The data suggests a shift toward "modern microsegmentation," which focuses on identity-based controls rather than network location. These newer architectures enforce policy directly on existing network switches without requiring hardware overhauls or agents. This is particularly critical in sectors like Healthcare, where unmanaged guest devices are prevalent, and Manufacturing, where "zero-downtime" requirements make traditional intrusive security measures impossible.
## Business Impact
### For the Companies Involved
- **Elisity:** Positions itself as the modern alternative to "failed" legacy approaches, focusing on ease of deployment (weeks instead of years) and lower operational overhead.
### For Competitors
- **Legacy Vendors:** Companies relying on agent-heavy or hardware-centric segmentation (like traditional NAC or proprietary firewall vendors) face increasing pressure to modernize or risk displacement by identity-based, software-defined solutions.
### For Customers
- **Sector-Specific Relief:** Healthcare and manufacturing firms can achieve high-grade security without disrupting production lines or clinical workflows.
- **Insurance and Compliance:** Organizations can more easily meet the 32% of insurance mandates and 60% of regulatory requirements driving this technology's adoption.
### For the Market
- **Market Maturity:** The survey indicates that while the *desire* for microsegmentation is universal, the market is currently in a replacement cycle, moving away from "Phase 1" location-based tools toward "Phase 2" identity-based software solutions.
## Technical Implications
The technical shift focuses on **decoupling** security policy from network topology.

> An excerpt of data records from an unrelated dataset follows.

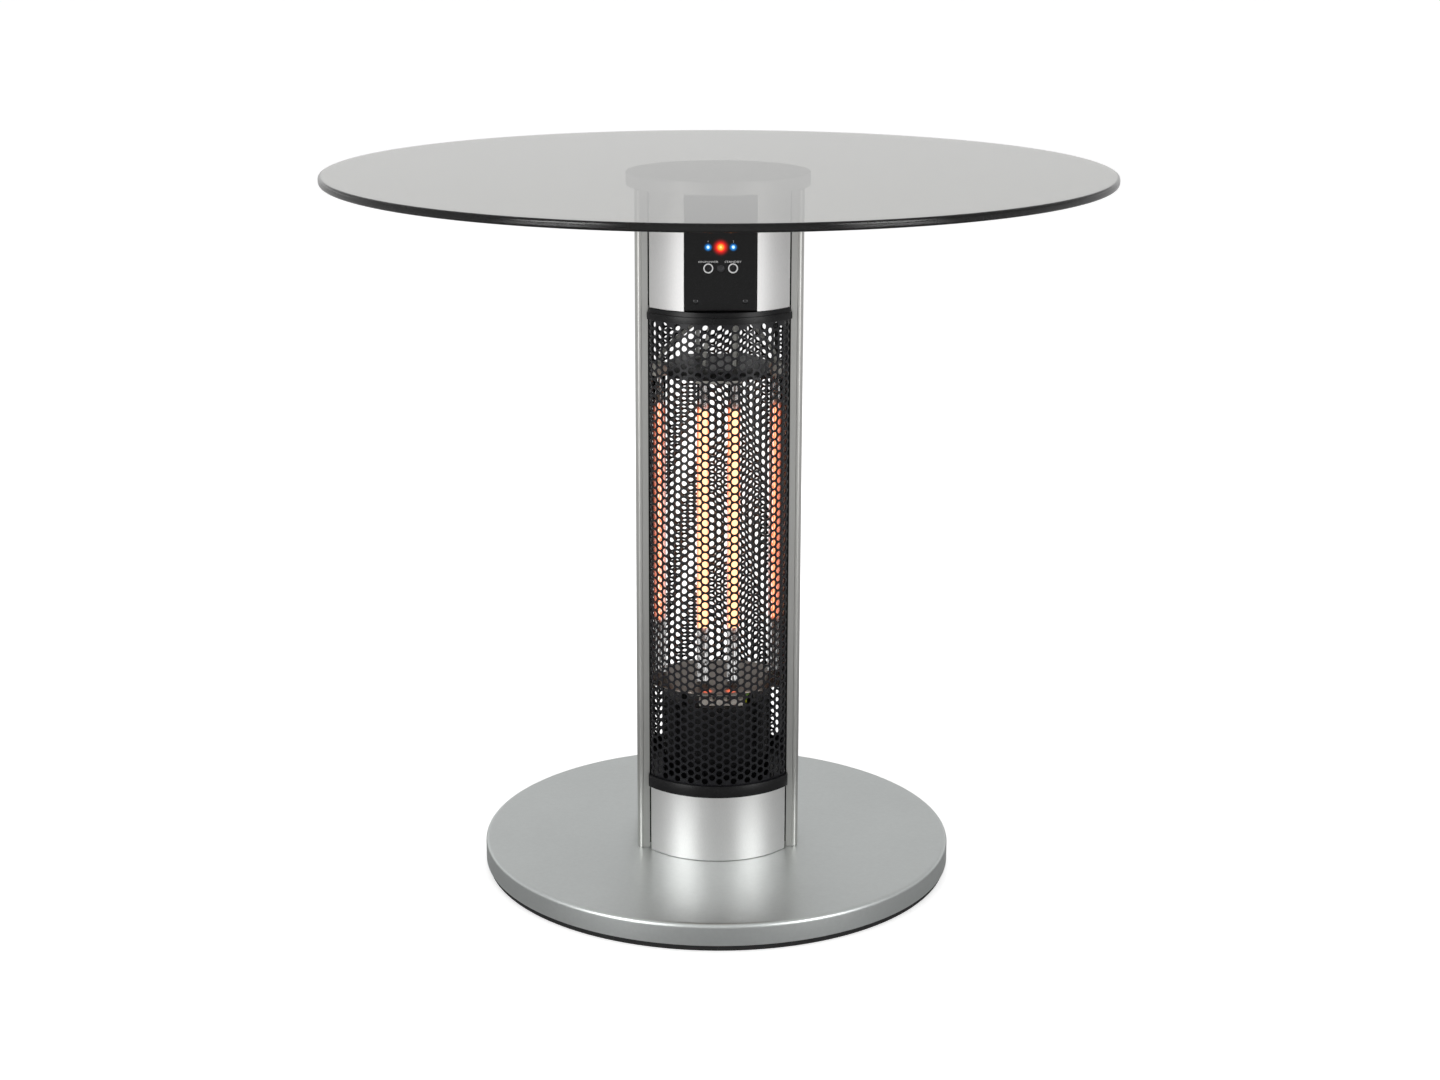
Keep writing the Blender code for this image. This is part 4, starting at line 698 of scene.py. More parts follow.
def build_base():
    steel = metal("satin_base_steel", finishes().steel_colour, scale=260, rough=(0.34, 0.42), shade=0.2,
                  bump=0.015)
    height, inner = BASE_TOP - BASE_BOTTOM, BASE_RADIUS - BASE_WALL
    profile = rounded_profile([(0, height), (BASE_RADIUS, height), (BASE_RADIUS, 0)], BASE_EDGE, 8)
    profile.insert(1, (BASE_RADIUS - BASE_EDGE - 0.001, height))
    profile += [(inner, 0), (inner, height - 0.004), (inner - BASE_EDGE, height - BASE_WALL),
                (0, height - BASE_WALL)]
    turned("base_dish", profile, 256, steel, "satin_steel", ("base_cover",), (0, 0, BASE_BOTTOM), angle=40)
    rubber = coat("black_foot_rubber", (0.012, 0.012, 0.012), fleck=(0.03, 0.03, 0.03), scale=800,
                  rough=(0.6, 0.8))
    chamfer = 0.001
    profile = [(FOOT_OUTER - chamfer, 0), (FOOT_OUTER, chamfer), (FOOT_OUTER, FOOT_TOP),
               (FOOT_INNER, FOOT_TOP), (FOOT_INNER, chamfer), (FOOT_INNER + chamfer, 0)]
    turned("foot_rubber", profile, 192, rubber, "black_rubber", ("foot_ring",), ring=True)


def build_collar():
    chamfer, low, high = 0.0003, COLLAR_BOTTOM, COLLAR_TOP
    outer, rim, inner = (rounded_barrel(COLLAR_RADIUS, inset) for inset in (0.0, chamfer, SLEEVE_WALL))
    sections = [level(rim, low), level(outer, low + chamfer), level(outer, high - chamfer), level(rim, high),
                level(inner, high), level(inner, low)]
    item = lofted("collar_sleeve", sections, sleeve_metal(), "satin_aluminium", ("lower_collar",), ring=True)
    drill(item, [(GLAND_HOLE, (0, 0.08, GLAND_HEIGHT), (0, 0.1, GLAND_HEIGHT))], 48)


def build_gland():
    """Cable inlet at the rear, from the hole's barbs out to the clamping cone."""
    profile = [(0.006, 0.0842), (0.0075, 0.0872), (0.006, 0.0872), (0.006, 0.0898), (0.0088, 0.0898),
               (0.009, 0.0902), (0.009, 0.0944), (0.0086, 0.0948), (0.0066, 0.0975), (0.0056, 0.1018),
               (0.0048, 0.1038), (0.0036, 0.1038), (0.0036, 0.0842)]
    item = turned("gland_nut", profile, 48, black_plastic(), "black_plastic", ("cable_gland",),
                  (0, 0, GLAND_HEIGHT), (0, 1, 0), ring=True)
    notches = circle(GLAND_GRIP, 12, (0, GLAND_HEIGHT))
    drill(item, [(0.0009, (x, 0.0902, z), (x, 0.0950, z)) for x, z in notches], 12)


def build_rings():
    soft, inset, proud = sizes().edge_radius, 0.0034, 0.003
    rebate_half, ledge_half, lip_half = HALF_WIDTH + SEAT_GAP, HALF_WIDTH - inset, HALF_WIDTH + SHEET_GAP
    rebate = eared_barrel(GUARD_RADIUS + SHEET_GAP, rebate_half, rebate_half)
    ledge = eared_barrel(GUARD_RADIUS - inset, ledge_half, ledge_half)
    lip = eared_barrel(GUARD_RADIUS + 0.0013, lip_half, lip_half)
    outer = eared_barrel(GUARD_RADIUS + proud, HALF_WIDTH + 0.0027, RING_WAIST)
    low, high = LOWER_RING_BOTTOM, LOWER_RING_TOP
    sections = [level(ledge, low + FLOOR_THICKNESS), level(ledge, high - REBATE_DEPTH),
                level(rebate, high - REBATE_DEPTH), level(rebate, high), level(outer, high),
                level(outer, low)]
    item = lofted("lower_tray_ring", sections, enamel(), "black_enamel", ("lower_ring",), bevel=soft)
    drill(item, upright(0.014, [(0, 0)], 0.09, 0.11), 48)
    low, high, band = UPPER_RING_BOTTOM, UPPER_RING_TOP, UPPER_BAND_TOP
    sections = [level(ledge, high - FLOOR_THICKNESS), level(ledge, low + REBATE_DEPTH),
                level(rebate, low + REBATE_DEPTH), level(rebate, low), level(outer, low), level(outer, band),
                level(lip, band), level(lip, high)]
    item = lofted("upper_cap_ring", sections, enamel(), "black_enamel", ("upper_ring",), bevel=soft)
    holes = upright(0.0027, LEAD_EXITS, 0.60, 0.62) + upright(0.0031, [(0.038, 0.025)], 0.60, 0.62)
    drill(item, holes)


def guard_cells(half, height, offset):
    """Centres of the holes: columns whose rows are staggered by half a pitch."""
    pitch, margin = sizes().hole_pitch, sizes().guard_margin
    reach = pitch / math.sqrt(3)
    side = int((half - margin - reach) / (1.5 * reach) - offset)
    rows = int((height - 2 * margin) / pitch)
    start = (height - rows * pitch) / 2
    cells = []
    for column in range(-side if offset == 0 else -side - 1, side + 1):
        shift = column % 2
        for row in range(rows - shift):
            cells.append((1.5 * reach * (column + offset), start + pitch * (row + 0.5 + shift / 2)))
    return cells, reach, 1.5 * reach * (side + offset)


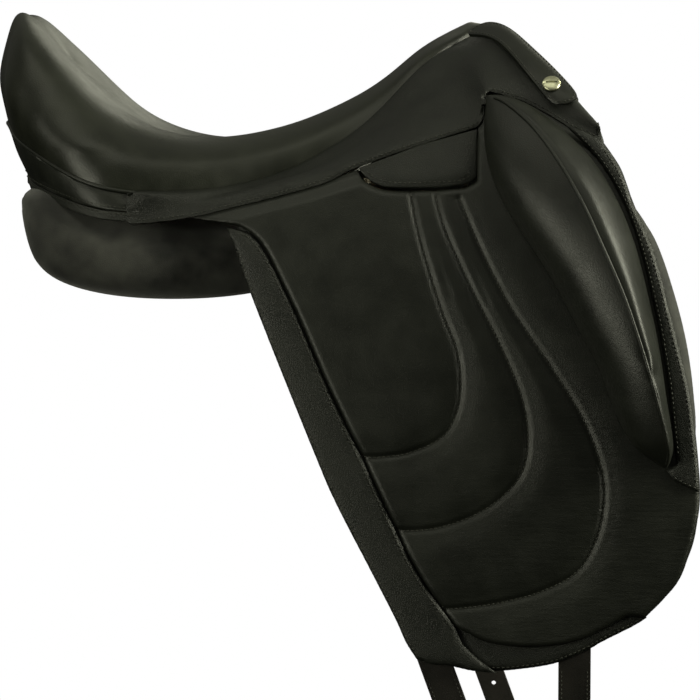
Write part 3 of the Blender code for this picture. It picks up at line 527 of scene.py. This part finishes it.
def sheet_grid(rim, cell):
    """A flat sheet with an outline, cut into cells."""
    bm = bmesh.new()
    bm.faces.new([bm.verts.new((p[0], 0, p[1])) for p in rim])
    for axis in (0, 2):
        low = min(v.co[axis] for v in bm.verts)
        high = max(v.co[axis] for v in bm.verts)
        normal = Vector((0, 0, 0))
        normal[axis] = 1
        for k in range(1, int((high - low) / cell) + 1):
            bmesh.ops.bisect_plane(
                bm, geom=bm.verts[:] + bm.edges[:] + bm.faces[:], dist=0.02 * MM,
                plane_co=normal * (low + k * cell), plane_no=normal,
            )
    return bm


def laid(rim, inner, relief, cell):
    """A plate on the right side: relief(x, z, distance from the edge) gives how far out its face is."""
    bm = sheet_grid(rim, cell)
    bmesh.ops.recalc_face_normals(bm, faces=bm.faces)
    made = bmesh.ops.extrude_face_region(bm, geom=bm.faces[:])
    raised = {item for item in made["geom"] if isinstance(item, bmesh.types.BMVert)}
    edge = Nearest(list(rim) + [rim[0]])
    for v in bm.verts:
        x, z = v.co.x, v.co.z
        out = relief(x, z, edge(x, z)) if v in raised else inner
        v.co.y = -half_width(z) - out
    bmesh.ops.recalc_face_normals(bm, faces=bm.faces)
    return bm


def skin(node, towards, sharp=48):
    """A shell's outer face: from the face that looks most that way, out to its sharp edges."""
    bm = copy_of(node)
    direction = Vector(towards).normalized()
    seed = max(bm.faces, key=lambda f: f.normal.dot(direction) * f.calc_area() ** 0.25)
    limit = math.cos(math.radians(sharp))
    kept, front = {seed}, [seed]
    while front:
        face = front.pop()
        for edge in face.edges:
            for other in edge.link_faces:
                if other not in kept and other.normal.dot(face.normal) > limit:
                    kept.add(other)
                    front.append(other)
    bmesh.ops.delete(bm, geom=[f for f in bm.faces if f not in kept], context="FACES")
    bmesh.ops.join_triangles(
        bm, faces=bm.faces[:], angle_face_threshold=0.9, angle_shape_threshold=1.2,
    )
    return bm


def shell(bm, thickness, roll=0.8 * MM):
    """A skin given its thickness inwards, with its open edges rounded."""
    inwards = {"thickness": thickness, "offset": -1, "use_even_offset": False}
    rounding = {"width": roll, "segments": 3, "limit_method": "ANGLE", "angle_limit": math.radians(50)}
    return through_modifiers(bm, ("SOLIDIFY", inwards), ("BEVEL", rounding))


def cut(bm, holes):
    """A mesh with the shapes of another taken out of it."""
    mesh = bpy.data.meshes.new("holes")
    holes.to_mesh(mesh)
    holes.free()
    tool = bpy.data.objects.new("holes", mesh)
    bpy.context.scene.collection.objects.link(tool)
    taken = {"object": tool, "operation": "DIFFERENCE", "solver": "EXACT"}
    bm = through_modifiers(bm, ("BOOLEAN", taken))
    bpy.data.objects.remove(tool)
    bpy.data.meshes.remove(mesh)
    return bm


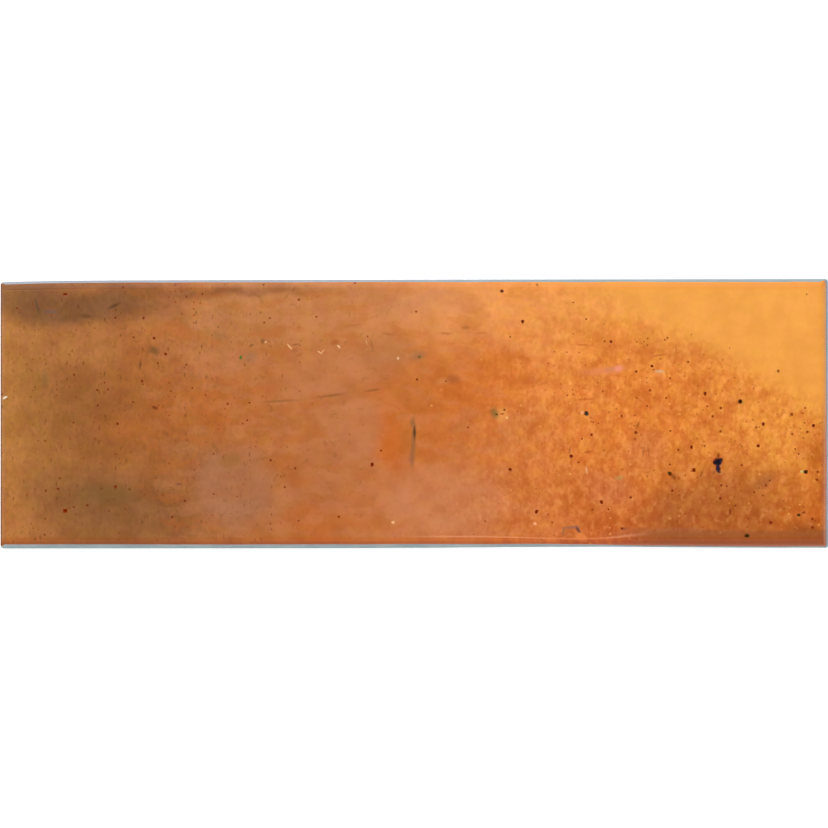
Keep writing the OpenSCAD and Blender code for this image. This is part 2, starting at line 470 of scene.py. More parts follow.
class Nodes:
    """Short calls that add shader nodes to a tree. Each takes sockets or plain values."""

    def __init__(self, tree):
        self.tree = tree
        tree.nodes.clear()

    def add(self, kind, *values, **settings):
        """A node of this kind, with its first inputs set to these values."""
        made = self.tree.nodes.new("ShaderNode" + kind)
        for key, value in settings.items():
            setattr(made, key, value)
        for socket, value in zip(made.inputs, values):
            self.put(socket, value)
        return made

    def put(self, socket, value):
        if isinstance(value, bpy.types.NodeSocket):
            self.tree.links.new(value, socket)
        elif value is not None:
            socket.default_value = value

    def split(self, vector):
        return self.add("SeparateXYZ", vector).outputs[:]

    def join(self, *values):
        return self.add("CombineXYZ", *values).outputs[0]

    def channels(self, colour):
        return self.add("SeparateColor", colour).outputs[:]

    def math(self, operation, *values):
        return self.add("Math", *values, operation=operation).outputs[0]

    def times(self, *factors):
        result = factors[0]
        for factor in factors[1:]:
            result = self.math("MULTIPLY", result, factor)
        return result

    def vmath(self, operation, a, b=None, scale=None):
        made = self.add("VectorMath", a, b, None, scale, operation=operation)
        return made.outputs[1 if operation in ("LENGTH", "DISTANCE", "DOT_PRODUCT") else 0]

    def step(self, value, start, end, low=0.0, high=1.0):
        """Goes smoothly from low to high as value goes from start to end, and stays there."""
        return self.add("MapRange", value, start, end, low, high,
                        interpolation_type="SMOOTHSTEP", clamp=False).outputs[0]

    def mix(self, factor, a, b, blend="MIX"):
        made = self.add("Mix", factor, data_type="RGBA", blend_type=blend, clamp_factor=True)
        colours = [s for s in made.inputs if s.type == "RGBA"]
        self.put(colours[0], a)
        self.put(colours[1], b)
        return [s for s in made.outputs if s.type == "RGBA"][0]


class Graph(Nodes):
    """A material. What paints (coat, tint, shade and blotches) changes self.colour."""

    def __init__(self, name):
        self.material = bpy.data.materials.new(name)
        self.material.use_nodes = True
        super().__init__(self.material.node_tree)
        self.position = self.vmath("SCALE", self.add("TexCoord").outputs["Object"], scale=1 / MM)
        self.x, self.y, _ = self.split(self.position)
        self.plan = self.vmath("MULTIPLY", self.position, (1, 1, 0))
        self.colour = None

    def ramp(self, value, stops):
        """Colour along a line: stops are (place from 0 to 1, screen colour)."""
        made = self.add("ValToRGB", value)
        made.color_ramp.interpolation = "EASE"
        elements = made.color_ramp.elements
        while len(elements) < len(stops):
            elements.new(0.5)
        for element, (at, colour) in zip(elements, stops):
            element.position = at
            element.color = linear(*colour)
        return made.outputs[0]

    def noise(self, vector, size, detail=2.0, roughness=0.5, distortion=0.0, colour=False):
        """Noise from 0 to 1, in lumps of about this size in millimetres. Size may be a pair."""
        if isinstance(size, tuple):
            vector = self.vmath("MULTIPLY", vector, (size[1] / size[0], 1, 1))
            size = size[1]
        made = self.add("TexNoise")
        settings = dict(Vector=vector, Scale=1 / size, Detail=detail, Roughness=roughness,
                        Distortion=distortion)
        for key, value in settings.items():
            self.put(made.inputs[key], value)
        return made.outputs["Color" if colour else "Fac"]

    def wobbled(self, size, amount, offset=0.0):
        """The place seen from above, pushed about by noise, for edges that wander."""
        moved = self.vmath("ADD", self.plan, (offset, offset, 0))
        shifts = [self.math("MULTIPLY_ADD", value, 2 * amount, -amount)
                  for value in self.channels(self.noise(moved, size, detail=3, colour=True))[:2]]
        return self.vmath("ADD", self.plan, self.join(*shifts))

    def coat(self, factor, shade):
        """Mixes in a shade by this factor."""
        self.colour = self.mix(factor, self.colour, linear(*shade))

    def tint(self, value, start, end, strength, shade):
        """Mixes in a shade, up to this strength, as value goes from start to end."""
        self.coat(self.step(value, start, end, 0, strength), shade)

    def shade(self, value, start, end, strength, darkest, lightest):
        """Multiplies the colour by factors that run from darkest to lightest with value."""
        factors = self.mix(self.step(value, start, end), darkest + (1,), lightest + (1,))
        self.colour = self.mix(strength, self.colour, factors, "MULTIPLY")

    def blotches(self, vector, table):
        """Paints each ellipse of a table: x, y, radii, softness, shade, strength and any turn."""
        for x, y, rx, ry, soft, shade, strength, *turn in table.values():
            if turn:
                angle = math.radians(turn[0])
                c, s = math.cos(angle), math.sin(angle)
                axes = ((c / rx, s / rx, 0), (-s / ry, c / ry, 0))
                scaled = self.join(*[self.vmath("DOT_PRODUCT", vector, axis) for axis in axes])
                centre = [axis[0] * x + axis[1] * y for axis in axes] + [0]
            else:
                scaled = self.vmath("MULTIPLY", vector, (1 / rx, 1 / ry, 0))
                centre = (x / rx, y / ry, 0)
            away = self.vmath("DISTANCE", scaled, centre)
            self.tint(away, 1 + soft, 1 - soft, strength, shade)

    def nearest(self, vector, places):
        """Distance to the nearest of these round spots, in its own radii: each is x, y, radius."""
        least = None
        for size in sorted({radius for _, _, radius in places}):
            found = None
            for x, y, radius in places:
                if radius == size:
                    away = self.vmath("DISTANCE", vector, (x, y, 0))
                    found = away if found is None else self.math("MINIMUM", found, away)
            found = self.times(found, 1 / size)
            least = found if least is None else self.math("MINIMUM", least, found)
        return least

    def beyond_line(self, vector, start, end, soft):
        """0 to the right of a line seen from its start, 1 to its left, over this softness."""
        (x0, y0), (x1, y1) = start, end
        run = math.hypot(x1 - x0, y1 - y0)
        across = ((y0 - y1) / run, (x1 - x0) / run, 0)
        offset = self.vmath("SUBTRACT", vector, (x0, y0, 0))
        return self.step(self.vmath("DOT_PRODUCT", offset, across), -soft, soft)

    def scatter(self, vector, spacing, chance, radius):
        """Random round spots up to this radius, in this share of the cells of a random grid."""
        cell = self.add("TexVoronoi", feature="F1", voronoi_dimensions="2D")
        self.put(cell.inputs["Vector"], vector)
        self.put(cell.inputs["Scale"], 1 / spacing)
        pick, scale, _ = self.channels(cell.outputs["Color"])
        shown = self.step(self.math("ADD", pick, chance), 1.0, 1.02)
        edge = self.math("MULTIPLY_ADD", scale, (1 - LEAST_SPOT) * radius / spacing,
                         LEAST_SPOT * radius / spacing)
        soft = SPOT_SOFTNESS / spacing
        return self.step(self.math("SUBTRACT", cell.outputs["Distance"], edge), soft, -soft, 0, shown)

    def wisps(self, vector, size, width, share):
        """Short curved strokes: where a noise crosses its middle, broken up by a second one."""
        line = self.noise(vector, size, detail=0.6)
        away = self.math("ABSOLUTE", self.math("SUBTRACT", line, 0.5))
        breaks = self.noise(self.vmath("ADD", vector, BREAK_OFFSET), BREAK_SIZE, detail=1)
        return self.step(away, width, 0.3 * width, 0, self.step(breaks, 0.56 - share, 0.66 - share))

    def finish(self, roughness, bump_height, bump_strength, bump_distance, **plain):
        bump = self.add("Bump")
        shader = self.add("BsdfPrincipled")
        self.put(bump.inputs["Height"], bump_height)
        self.put(bump.inputs["Strength"], bump_strength)
        self.put(bump.inputs["Distance"], bump_distance)
        self.put(shader.inputs["Normal"], bump.outputs[0])
        self.put(shader.inputs["Base Color"], self.colour)
        self.put(shader.inputs["Roughness"], roughness)
        for key, value in plain.items():
            shader.inputs[key.replace("_", " ")].default_value = value
        self.add("OutputMaterial", shader.outputs[0])
        return self.material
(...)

Modern solutions utilize existing infrastructure (switches/routers) as enforcement points, governed by identity-informed policies. This eliminates the need for complex VLAN re-architecting and the "agent-bloat" that often crashes legacy OT (Operational Technology) or medical devices.
## Strategic Analysis
- **Market Positioning:** Elisity is positioning microsegmentation not just as a security tool, but as a "business enabler" that allows for rapid digital transformation without increasing the attack surface.
- **Competitive Advantage:** The primary advantage lies in **deployment velocity**. The ability to secure IT, IoT, and OT environments simultaneously without downtime is a significant differentiator.
- **Challenges:** The "hand-on experience" gap remains a risk; only 22% of professionals have worked with modern identity-based tools, meaning vendor success depends heavily on education and proving ease-of-use claims.
## Industry Reactions
- **Omdia (Hollie Hennessy):** Notes that the "shift is on," as enterprises move toward solutions they perceive as easier and more effective than those from five years ago.
- **CISO Perspective (Shaw Industries):** Highlights the move toward an "assumed breach" mentality, where automated lateral movement prevention is the last line of defense for plant operations.
## Future Outlook
- **Standardization of Zero Trust:** Expect microsegmentation to move from a "planned priority" to a "deployed reality" as organizations finalize their Zero Trust architectures over the next 18–24 months.
- **Convergence:** Watch for increased integration between microsegmentation platforms and existing SIEM/EDR/SOAR stacks, especially in healthcare.
## For Security Professionals
Practitioners should evaluate their current segmentation projects against the "identity-based" benchmark. If a project requires extensive hardware upgrades or manual ACL management, it may be a legacy approach destined for the 90% "shortfall" category. Focusing on visibility—cited by 44% as the top shortfall—should be the immediate prerequisite to any segmentation rollout.